**Set exercise:** In the listing below, find the line with "V = FreeCAD.Vector", then repeat exactly every line from the top through that one.

========================================

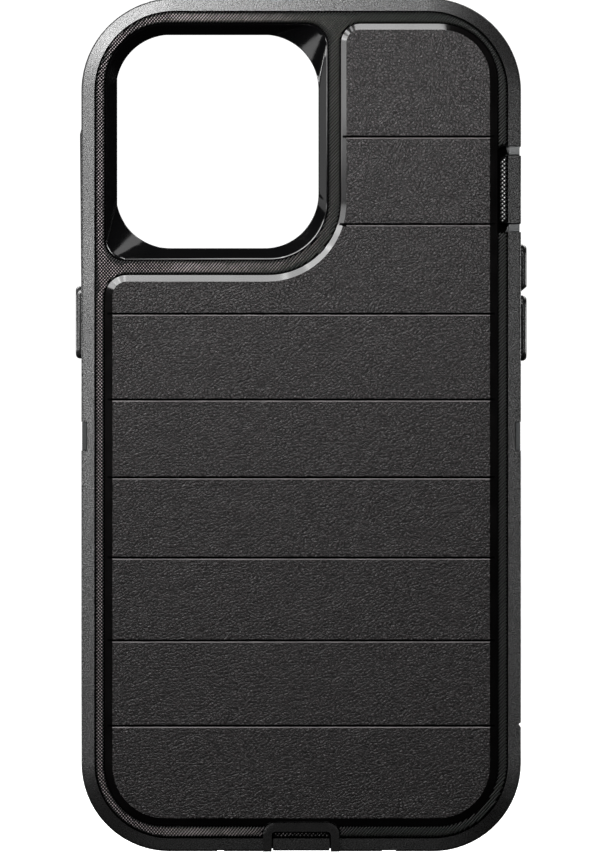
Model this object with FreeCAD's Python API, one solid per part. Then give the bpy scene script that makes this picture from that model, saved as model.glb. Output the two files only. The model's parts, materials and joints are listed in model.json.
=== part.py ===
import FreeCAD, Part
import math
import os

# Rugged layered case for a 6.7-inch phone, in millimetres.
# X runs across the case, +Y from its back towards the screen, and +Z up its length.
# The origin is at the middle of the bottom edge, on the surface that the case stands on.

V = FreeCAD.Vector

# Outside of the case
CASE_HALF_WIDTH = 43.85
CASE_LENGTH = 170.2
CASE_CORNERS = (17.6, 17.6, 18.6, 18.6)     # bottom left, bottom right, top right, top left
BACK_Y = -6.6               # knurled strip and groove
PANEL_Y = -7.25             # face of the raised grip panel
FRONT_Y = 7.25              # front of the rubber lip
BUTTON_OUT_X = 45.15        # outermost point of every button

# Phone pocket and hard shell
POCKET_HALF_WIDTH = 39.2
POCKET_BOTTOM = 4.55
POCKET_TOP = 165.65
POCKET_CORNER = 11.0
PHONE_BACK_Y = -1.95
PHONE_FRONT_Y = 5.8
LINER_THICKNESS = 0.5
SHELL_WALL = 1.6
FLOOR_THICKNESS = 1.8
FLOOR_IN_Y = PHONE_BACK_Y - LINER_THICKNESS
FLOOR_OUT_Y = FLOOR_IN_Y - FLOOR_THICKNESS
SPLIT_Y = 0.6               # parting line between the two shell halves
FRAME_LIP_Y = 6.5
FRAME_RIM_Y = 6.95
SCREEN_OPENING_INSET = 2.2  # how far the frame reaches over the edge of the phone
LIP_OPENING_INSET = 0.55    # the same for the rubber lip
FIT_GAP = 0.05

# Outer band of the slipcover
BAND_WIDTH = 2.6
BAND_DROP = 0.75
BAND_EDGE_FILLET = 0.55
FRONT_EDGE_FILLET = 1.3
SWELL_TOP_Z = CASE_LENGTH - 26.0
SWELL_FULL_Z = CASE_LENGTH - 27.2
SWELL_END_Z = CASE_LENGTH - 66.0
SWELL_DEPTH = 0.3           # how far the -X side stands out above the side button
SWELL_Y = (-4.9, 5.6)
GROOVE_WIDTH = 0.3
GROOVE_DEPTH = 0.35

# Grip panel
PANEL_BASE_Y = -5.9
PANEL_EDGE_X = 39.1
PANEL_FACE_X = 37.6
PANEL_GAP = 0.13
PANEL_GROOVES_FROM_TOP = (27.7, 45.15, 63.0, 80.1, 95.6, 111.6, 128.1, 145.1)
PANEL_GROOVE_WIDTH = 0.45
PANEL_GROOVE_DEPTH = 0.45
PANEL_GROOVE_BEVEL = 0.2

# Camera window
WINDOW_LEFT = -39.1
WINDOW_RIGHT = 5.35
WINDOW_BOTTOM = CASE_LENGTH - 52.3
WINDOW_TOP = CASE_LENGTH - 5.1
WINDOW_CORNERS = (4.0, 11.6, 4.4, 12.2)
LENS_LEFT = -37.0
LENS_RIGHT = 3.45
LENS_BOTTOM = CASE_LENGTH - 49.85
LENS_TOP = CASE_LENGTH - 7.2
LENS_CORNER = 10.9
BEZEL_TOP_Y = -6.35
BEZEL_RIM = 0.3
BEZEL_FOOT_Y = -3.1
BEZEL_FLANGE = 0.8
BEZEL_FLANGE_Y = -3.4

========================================

**The reply:**
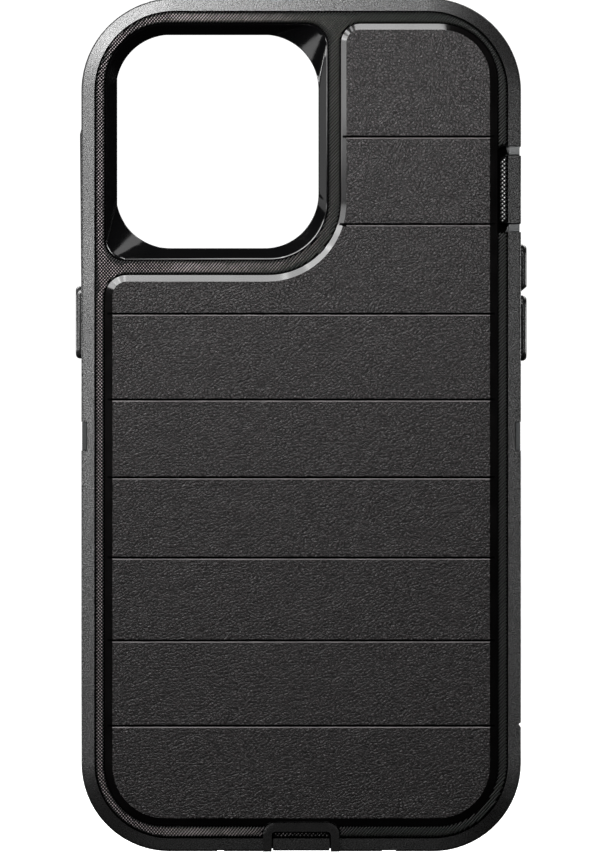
Model this object with FreeCAD's Python API, one solid per part. Then give the bpy scene script that makes this picture from that model, saved as model.glb. Output the two files only. The model's parts, materials and joints are listed in model.json.
=== part.py ===
import FreeCAD, Part
import math
import os

# Rugged layered case for a 6.7-inch phone, in millimetres.
# X runs across the case, +Y from its back towards the screen, and +Z up its length.
# The origin is at the middle of the bottom edge, on the surface that the case stands on.

V = FreeCAD.Vector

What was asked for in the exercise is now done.